When financial crises occur, it has long been accepted that national economies need a lender of last resort to stabilize markets. In today’s global financial system, crises are rarely confined to one country. Indeed, they often go global. Yet, there is no formal international lender of last resort (ILLR) to perform this function for the world economy. Conventional wisdom says that the International Monetary Fund has emerged in recent decades as the de facto ILLR. Yet that premise is incomplete.
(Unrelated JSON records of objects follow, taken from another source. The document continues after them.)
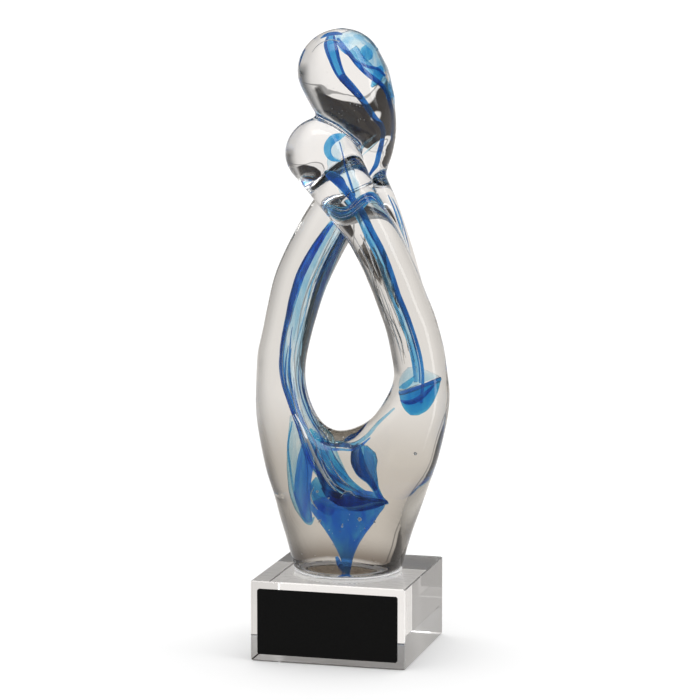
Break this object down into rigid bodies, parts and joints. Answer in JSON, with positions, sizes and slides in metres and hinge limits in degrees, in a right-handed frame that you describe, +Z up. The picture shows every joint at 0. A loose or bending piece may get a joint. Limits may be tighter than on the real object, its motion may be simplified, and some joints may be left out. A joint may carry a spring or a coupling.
{
  "type": "glass sculpture",
  "caption": "Clear glass sculpture of crossing arms that end in bulbs, with blue colour cased inside, bonded to a square crystal block that carries a black plate.",
  "frame": {"origin": "centre of the block's underside", "axes": "+Z up, -Y towards the front face with the plate, +X to the right seen from the front"},
  "size_m": [0.1025, 0.081, 0.316],
  "materials": {
    "clear_glass": "hot-worked, fire polished",
    "crystal": "cut and polished",
    "cobalt_glass": "cased inside the clear glass",
    "sky_glass": "thin veils and threads cased inside the clear glass",
    "bond": "cured clear adhesive",
    "tape": "double-sided tape",
    "plate": "satin black"
  },
  "bodies": {
    "root": {"base_block": "crystal", "foot_bond": "bond", "plate_tape": "tape", "name_plate": "plate", "foot_gather": "clear_glass", "left_arm": "clear_glass", "right_arm": "clear_glass", "upper_bulb": "clear_glass", "lower_bulb": "clear_glass", "blue_core": "cobalt_glass", "blue_leaf": "cobalt_glass", "blue_petal": "cobalt_glass", "arm_ribbon": "cobalt_glass", "arm_veil": "sky_glass", "saddle_thread": "cobalt_glass", "elbow_bowl": "cobalt_glass", "right_arm_thread": "cobalt_glass", "lower_bulb_swirl": "sky_glass", "bulb_thread": "cobalt_glass", "bulb_fine_thread": "cobalt_glass", "bulb_veil": "sky_glass"}
  },
  "joints": []
}
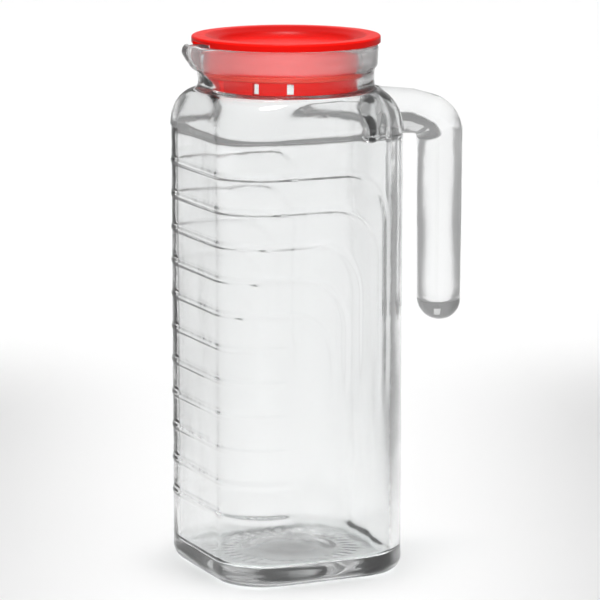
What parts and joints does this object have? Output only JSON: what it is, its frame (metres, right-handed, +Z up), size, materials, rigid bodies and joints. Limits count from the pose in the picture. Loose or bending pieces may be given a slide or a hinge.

This book explores how the United States has for decades regularly complemented the Fund’s ILLR role by selectively providing billions of dollars in emergency loans to foreign economies in crisis. Why would U.S. policymakers ever put national financial resources at risk to bail out foreign governments and citizens to whom they are not beholden when the IMF was created for this purpose? Daniel McDowell, associate professor of political science, argues the United States has been compelled to provide such rescues unilaterally when it believes a multilateral response via the IMF is either too slow or too small to protect vital U.S. economic and financial interests.

Through a combination of historical case studies and statistical analysis, McDowell uncovers the defensive motives behind U.S. decisions to provide global liquidity from the 1960s through the 2008 global financial crisis. The book paints a more complete picture of how international financial crises have been managed and highlights the unique role that the United States has played in stabilizing the world economy in troubled times.